• **Data shown**
§

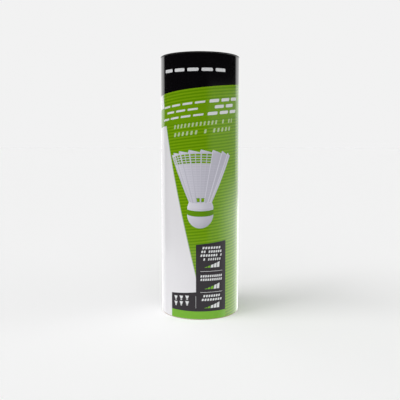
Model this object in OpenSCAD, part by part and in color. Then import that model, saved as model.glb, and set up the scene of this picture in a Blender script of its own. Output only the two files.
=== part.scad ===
// Tube of badminton shuttlecocks: a paperboard can with a printed wrap, a pressed-in base,
// a plug lid, and a nested stack of nylon shuttlecocks standing head up inside it.
// Millimetres, +Z up, origin at the middle of the underside.

/* [Shuttlecock] */
// Overall length, from the skirt tips to the crown of the head
shuttle_l = 83; // [74:1:90]
// Diameter across the skirt tips
tip_d = 65.2; // [60:0.2:68]
// Diameter of the waist, where the skirt is narrowest
waist_d = 23.4; // [21:0.2:24.4]
// Height of the moulded collar between the waist and the head
collar_h = 6.6; // [5:0.2:9]
// Number of stems, and of vanes between them
stem_count = 16; // [12:1:18]
// Width of one stem
stem_w = 1.4; // [1:0.1:1.8]
// Radial depth of one stem
stem_depth = 1.7; // [1.4:0.1:2]
// How far a stem stands out of the vanes
stem_proud = 0.5; // [0.3:0.1:0.6]
// Radial thickness of a vane
vane_t = 0.5; // [0.4:0.1:0.8]
// How far a vane's slanting edge falls from its own stem to the next
saw_h = 3.1; // [1.5:0.1:4]

/* [Skirt openings] */
// Rows of openings in the net near the tips
net_rows = 4; // [1:1:4]
// Height of one net opening
net_opening_h = 1.8; // [1.2:0.1:2]
// Height of the bar between two rows, and of the rim below the first
net_bar_h = 0.8; // [0.6:0.1:1]
// Width of the bar that halves each vane's openings
net_mid_w = 0.9; // [0.6:0.1:1.2]
// Height of the vent between two stems above the waist
vent_h = 4.7; // [3:0.1:6]
// Width of that vent
vent_w = 2.6; // [2:0.1:3]
// Distance from the waist to the vents
vent_gap = 1.4; // [1:0.1:3]

/* [Head] */
// Diameter of the head over its skin
head_d = 26.6; // [25:0.2:27.6]
// Height of the head's straight side, below its round crown
head_side_h = 6.7; // [6:0.1:9]
// Thickness of the skin
skin_t = 0.4; // [0.3:0.1:0.6]
// Width of the coloured ribbon round the head
band_w = 5.4; // [4:0.2:5.4]
// Distance from the head's flat end to the ribbon
band_edge = 0.6; // [0.4:0.1:0.6]
// Thickness of the ribbon
band_t = 0.25; // [0.2:0.05:0.35]
// Diameter of the hole in the core
bore_d = 15; // [13:0.5:16]
// Depth of the hole in the core
bore_depth = 9; // [7:0.5:10]
// Wall of the skirt's plug, web and collar
collar_wall = 1.3; // [1:0.1:1.5]

/* [Tube] */
// Number of shuttlecocks in the stack
shuttle_count = 6; // [2:1:6]
// Wall thickness of the paperboard tube
tube_wall = 1.6; // [1.2:0.1:2.2]
// Gap between the skirt tips and the tube wall
tube_gap = 0.6; // [0.5:0.1:1.5]
// Thickness of the printed wrap
label_t = 0.2; // [0.15:0.05:0.3]
// Bare paperboard below the wrap
label_margin = 0.6; // [0.4:0.1:2]
// Free height between the top shuttlecock and the lid
head_room = 3.9; // [2:0.1:10]

/* [Ends] */
// Depth of the recess under the base
base_recess = 5.2; // [4.6:0.1:8]
// Thickness of the panels of the base and the lid
panel_t = 1.2; // [1:0.1:1.6]
// Wall thickness of the base and the lid
end_wall = 1.1; // [0.9:0.1:1.4]
// Depth of the lid's plug below its flange
lid_plug_depth = 6.5; // [5.4:0.1:9]
// Thickness of the lid's flange
flange_t = 1.2; // [0.9:0.1:1.6]
// Radius of the flange's outer edges
flange_round = 0.4; // [0.2:0.1:0.4]
// Diameter of the raised ring on the lid's panel
ring_d = 44; // [30:1:54]
// Width of that ring
ring_w = 1.4; // [1:0.1:2]
// Height of that ring
ring_h = 0.6; // [0.4:0.1:1]

/* [Clearances] */
// Gap between a nested head and the stems of the skirt over it
nest_gap = 0.3; // [0.3:0.1:1]
// Gap under the lowest skirt, and under the base's rim
seat_gap = 0.3; // [0.1:0.1:0.5]
// Gap between the lid's flange and the tube's rim
lid_seat = 0.1; // [0.05:0.05:0.2]
// Radial gap between the lid's plug and the tube
lid_gap = 0.15; // [0.1:0.05:0.3]
// Glue line between pieces that are bonded
glue_gap = 0.05; // [0.05:0.01:0.1]

/* [Hidden] */
PIECES = ["skirt", "core", "skin", "band"];
$fn = 96;
over = 1; // how far a cutter runs past what it cuts

// Shuttlecock, in its own frame: tips at z = 0, crown of the head at z = shuttle_l
tip_r = tip_d / 2;
waist_r = waist_d / 2;
head_r = head_d / 2;
dome_z = shuttle_l - head_r;       // where the head's round crown starts
head_z = dome_z - head_side_h;     // flat end of the head
waist_z = head_z - collar_h;
flare = (tip_r - waist_r) / waist_z; // fall of the skirt's radius for each mm of height
flare_angle = atan(flare);
vane_angle = 360 / stem_count;
collar_r = head_r - glue_gap;
web_z = head_z - collar_wall;      // underside of the web that closes the collar
waist_in_r = waist_r - collar_wall;
plug_r = bore_d / 2 - glue_gap;
plug_l = bore_depth - collar_wall; // the plug stops short of the bottom of the hole
band_z = head_z + band_edge;
core_r = head_r - skin_t - glue_gap;
net_z = saw_h + net_bar_h;
net_pitch = net_opening_h + net_bar_h;
vent_z = waist_z - vent_gap - vent_h;

// Stack: a head stops against the stems of the skirt over it, or against its web in a wide skirt
nest_r = tip_r - stem_depth - (head_r + nest_gap) / cos(flare_angle);
nest_pitch = max(dome_z - nest_r / flare, shuttle_l + nest_gap - web_z);
stack_z = base_recess + panel_t + seat_gap;
stack_top = stack_z + (shuttle_count - 1) * nest_pitch + shuttle_l;

// Tube and ends
tube_in_r = tip_r + tube_gap;
tube_r = tube_in_r + tube_wall;
wrap_r = tube_r + label_t;
tube_h = stack_top + head_room + lid_plug_depth;
lid_plug_r = tube_in_r - lid_gap;
flange_z = tube_h + lid_seat;
base_r = tube_in_r - glue_gap;

// Outer radius of the skirt at height z
function skirt_r(z) = tip_r - flare * z;

// Half of the chord between the middles of two stems at height z
function half_chord(z) = skirt_r(z) * tan(vane_angle / 2);

module at_each_vane(offset = 0) {
    for (i = [0:stem_count - 1])
        rotate([0, 0, (i + offset) * vane_angle - 90]) children();
}

// A cone-shaped shell whose outer face lies inset mm inside the skirt's outer radius
module skirt_shell(inset, thickness, z0, z1) {
    rotate_extrude()
        polygon([
            [skirt_r(z0) - inset, z0],
            [skirt_r(z1) - inset, z1],
            [skirt_r(z1) - inset - thickness, z1],
            [skirt_r(z0) - inset - thickness, z0]
        ]);
}

// The slanting saw edge of one vane, which falls clockwise from its own stem
module saw_cutter() {
    w = half_chord(saw_h);
    translate([waist_r, 0, 0])
        rotate([90, 0, 90])
            linear_extrude(tip_r)
                polygon([[w, -over], [w, 0], [-w, saw_h], [-w, -over]]);
}

// One row of net openings on one vane, on both sides of the middle bar
module net_cutter(z) {
    w = half_chord(z + net_opening_h) - stem_w / 2 - net_mid_w / 2;
    for (side = [-1, 1])
        translate([waist_r, side * (net_mid_w + w) / 2 - w / 2, z])
            cube([tip_r, w, net_opening_h]);
}

module vent_cutter() {
    translate([waist_in_r - over, -vent_w / 2, vent_z])
        cube([tip_r, vent_w, vent_h]);
}

module vanes() {
    difference() {
        skirt_shell(stem_proud, vane_t, 0, waist_z);
        at_each_vane(0.5) {
            saw_cutter();
            for (row = [0:net_rows - 1]) net_cutter(net_z + row * net_pitch);
            vent_cutter();
        }
    }
}

module stems() {
    intersection() {
        skirt_shell(0, stem_depth, 0, waist_z);
        at_each_vane()
            translate([waist_in_r - stem_depth - over, -stem_w / 2, -over])
                cube([tip_r, stem_w, waist_z + 2 * over]);
    }
}

// The collar flares from the waist to the head, is closed by a web, and carries a ring that
// plugs into the core
module collar() {
    rotate_extrude()
        polygon([
            [waist_in_r, waist_z],
            [waist_r, waist_z],
            [collar_r, web_z],
            [collar_r, head_z],
            [plug_r, head_z],
            [plug_r, head_z + plug_l],
            [plug_r - collar_wall, head_z + plug_l],
            [plug_r - collar_wall, head_z],
            [0, head_z],
            [0, web_z],
            [collar_r - 2 * collar_wall, web_z]
        ]);
}

module skirt() {
    color("ghostwhite")
        union() {
            vanes();
            stems();
            collar();
        }
}

// A dome on a cylinder, from height z0 to the crown
module head_form(r, z0) {
    rotate_extrude()
        intersection() {
            union() {
                translate([0, dome_z]) circle(r);
                square([r, dome_z]);
            }
            translate([0, z0]) square([r, shuttle_l]);
        }
}

module core() {
    color("burlywood")
        difference() {
            head_form(core_r, head_z + glue_gap);
            translate([0, 0, head_z - over])
                cylinder(r = bore_d / 2, h = bore_depth + over);
        }
}

module skin() {
    color("white")
        difference() {
            head_form(head_r, head_z + glue_gap);
            translate([0, 0, head_z - over])
                cylinder(r = core_r + glue_gap, h = dome_z - head_z + over);
            translate([0, 0, dome_z]) sphere(core_r + glue_gap);
        }
}

module band() {
    color("olivedrab")
        translate([0, 0, band_z])
            difference() {
                cylinder(r = head_r + glue_gap + band_t, h = band_w);
                translate([0, 0, -over])
                    cylinder(r = head_r + glue_gap, h = band_w + 2 * over);
            }
}

module shuttle_piece(piece) {
    if (piece == "skirt") skirt();
    if (piece == "core") core();
    if (piece == "skin") skin();
    if (piece == "band") band();
}

module tube() {
    color("tan")
        difference() {
            cylinder(r = tube_r, h = tube_h);
            translate([0, 0, -over]) cylinder(r = tube_in_r, h = tube_h + 2 * over);
        }
}

module wrap() {
    color("yellowgreen")
        translate([0, 0, label_margin])
            difference() {
                cylinder(r = wrap_r, h = tube_h - label_margin);
                translate([0, 0, -over]) cylinder(r = tube_r, h = tube_h + 2 * over);
            }
}

// A shallow cup pressed into the bottom of the tube, panel upwards
module base() {
    color("dimgray")
        difference() {
            translate([0, 0, seat_gap])
                cylinder(r = base_r, h = base_recess + panel_t - seat_gap);
            translate([0, 0, -over])
                cylinder(r = base_r - end_wall, h = base_recess + over);
        }
}

// The flange's outline in section, rounded at both outer edges
module flange_section() {
    r = flange_round;
    square([wrap_r - r, flange_t]);
    translate([0, r]) square([wrap_r, flange_t - 2 * r]);
    for (y = [r, flange_t - r]) translate([wrap_r - r, y]) circle(r);
}

// A plug with a flange on the tube's rim, open at the top, with a ring on its sunk panel
module lid() {
    panel_z = panel_t - lid_plug_depth;
    color("black")
        translate([0, 0, flange_z]) {
            difference() {
                union() {
                    rotate_extrude() flange_section();
                    translate([0, 0, -lid_plug_depth])
                        cylinder(r = lid_plug_r, h = lid_plug_depth + flange_t / 2);
                }
                translate([0, 0, panel_z])
                    cylinder(r = lid_plug_r - end_wall, h = lid_plug_depth + flange_t);
            }
            rotate_extrude()
                translate([ring_d / 2 - ring_w, panel_z - panel_t / 2])
                    square([ring_w, panel_t / 2 + ring_h]);
        }
}

tube();
wrap();
base();
lid();
for (k = [1:shuttle_count], piece = PIECES)
    translate([0, 0, stack_z + (k - 1) * nest_pitch]) shuttle_piece(piece);
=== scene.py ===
import math

import bmesh
import bpy
from bpy.props import FloatProperty, FloatVectorProperty, IntProperty, PointerProperty
from bpy.types import Operator, Panel, PropertyGroup
from mathutils import Euler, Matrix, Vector


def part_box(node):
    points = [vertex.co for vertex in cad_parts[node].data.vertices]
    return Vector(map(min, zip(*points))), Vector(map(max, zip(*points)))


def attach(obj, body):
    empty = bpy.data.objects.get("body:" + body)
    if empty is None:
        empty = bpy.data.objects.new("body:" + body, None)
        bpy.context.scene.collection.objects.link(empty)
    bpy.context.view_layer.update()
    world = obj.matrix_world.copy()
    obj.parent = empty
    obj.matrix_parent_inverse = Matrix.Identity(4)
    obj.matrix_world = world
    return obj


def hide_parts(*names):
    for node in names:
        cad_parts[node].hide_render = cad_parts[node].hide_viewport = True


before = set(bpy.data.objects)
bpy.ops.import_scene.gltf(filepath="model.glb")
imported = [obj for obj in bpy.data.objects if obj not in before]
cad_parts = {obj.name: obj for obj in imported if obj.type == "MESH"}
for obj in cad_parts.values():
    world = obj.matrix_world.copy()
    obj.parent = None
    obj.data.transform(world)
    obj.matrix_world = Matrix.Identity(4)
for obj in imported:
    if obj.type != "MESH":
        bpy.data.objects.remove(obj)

bl_info = {
    "name": "Shuttlecock Tube",
    "version": (1, 0, 0),
    "blender": (4, 5, 0),
    "location": "3D View > Sidebar > Tube",
    "description": "Printed tube with its lid and base, and the nylon shuttlecocks stacked in it",
    "category": "Object",
}

MM = 0.001
FULL_TURN = 2 * math.pi
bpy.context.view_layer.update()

# Places and sizes that the frame settles
WRAP_LOW, WRAP_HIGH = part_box("wrap")
WRAP_RADIUS = WRAP_HIGH.x
TUBE_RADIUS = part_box("tube")[1].x
LID_LOW, LID_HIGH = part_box("lid")
BASE_LOW, BASE_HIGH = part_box("base")
SHUTTLES = range(1, 1 + sum(name.endswith("_skirt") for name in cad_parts))
TIP_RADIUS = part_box("shuttle_1_skirt")[1].x
TIP_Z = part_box("shuttle_1_skirt")[0].z
SKIN_LOW, SKIN_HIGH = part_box("shuttle_1_skin")
BAND_LOW, BAND_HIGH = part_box("shuttle_1_band")
HEAD_RADIUS = SKIN_HIGH.x
CROWN = SKIN_HIGH.z - TIP_Z              # heights on a shuttlecock count from its tips
PLUG_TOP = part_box("shuttle_1_skirt")[1].z - TIP_Z
CORE_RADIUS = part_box("shuttle_1_core")[1].x

# Sizes that the frame's boxes don't show
TUBE_WALL = 1.6 * MM
LID_GAP = 0.15 * MM      # between the lid's plug and the tube
GLUE = 0.05 * MM         # between pieces that are bonded
WRAP_LAP = 8.0           # millimetres of paper over the wrap's joint
PAPER_FILM = 0.12 * MM   # how far that lap stands proud


# ---------------------------------------------------------------- settings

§

• **Direction**
From the line that contains "both outer edges" through the line that contains "for node in", reproduce every line exactly, both end lines included.

• **Worked answer**
// The flange's outline in section, rounded at both outer edges
module flange_section() {
    r = flange_round;
    square([wrap_r - r, flange_t]);
    translate([0, r]) square([wrap_r, flange_t - 2 * r]);
    for (y = [r, flange_t - r]) translate([wrap_r - r, y]) circle(r);
}

// A plug with a flange on the tube's rim, open at the top, with a ring on its sunk panel
module lid() {
    panel_z = panel_t - lid_plug_depth;
    color("black")
        translate([0, 0, flange_z]) {
            difference() {
                union() {
                    rotate_extrude() flange_section();
                    translate([0, 0, -lid_plug_depth])
                        cylinder(r = lid_plug_r, h = lid_plug_depth + flange_t / 2);
                }
                translate([0, 0, panel_z])
                    cylinder(r = lid_plug_r - end_wall, h = lid_plug_depth + flange_t);
            }
            rotate_extrude()
                translate([ring_d / 2 - ring_w, panel_z - panel_t / 2])
                    square([ring_w, panel_t / 2 + ring_h]);
        }
}

tube();
wrap();
base();
lid();
for (k = [1:shuttle_count], piece = PIECES)
    translate([0, 0, stack_z + (k - 1) * nest_pitch]) shuttle_piece(piece);
=== scene.py ===
import math

import bmesh
import bpy
from bpy.props import FloatProperty, FloatVectorProperty, IntProperty, PointerProperty
from bpy.types import Operator, Panel, PropertyGroup
from mathutils import Euler, Matrix, Vector


def part_box(node):
    points = [vertex.co for vertex in cad_parts[node].data.vertices]
    return Vector(map(min, zip(*points))), Vector(map(max, zip(*points)))


def attach(obj, body):
    empty = bpy.data.objects.get("body:" + body)
    if empty is None:
        empty = bpy.data.objects.new("body:" + body, None)
        bpy.context.scene.collection.objects.link(empty)
    bpy.context.view_layer.update()
    world = obj.matrix_world.copy()
    obj.parent = empty
    obj.matrix_parent_inverse = Matrix.Identity(4)
    obj.matrix_world = world
    return obj


def hide_parts(*names):
    for node in names:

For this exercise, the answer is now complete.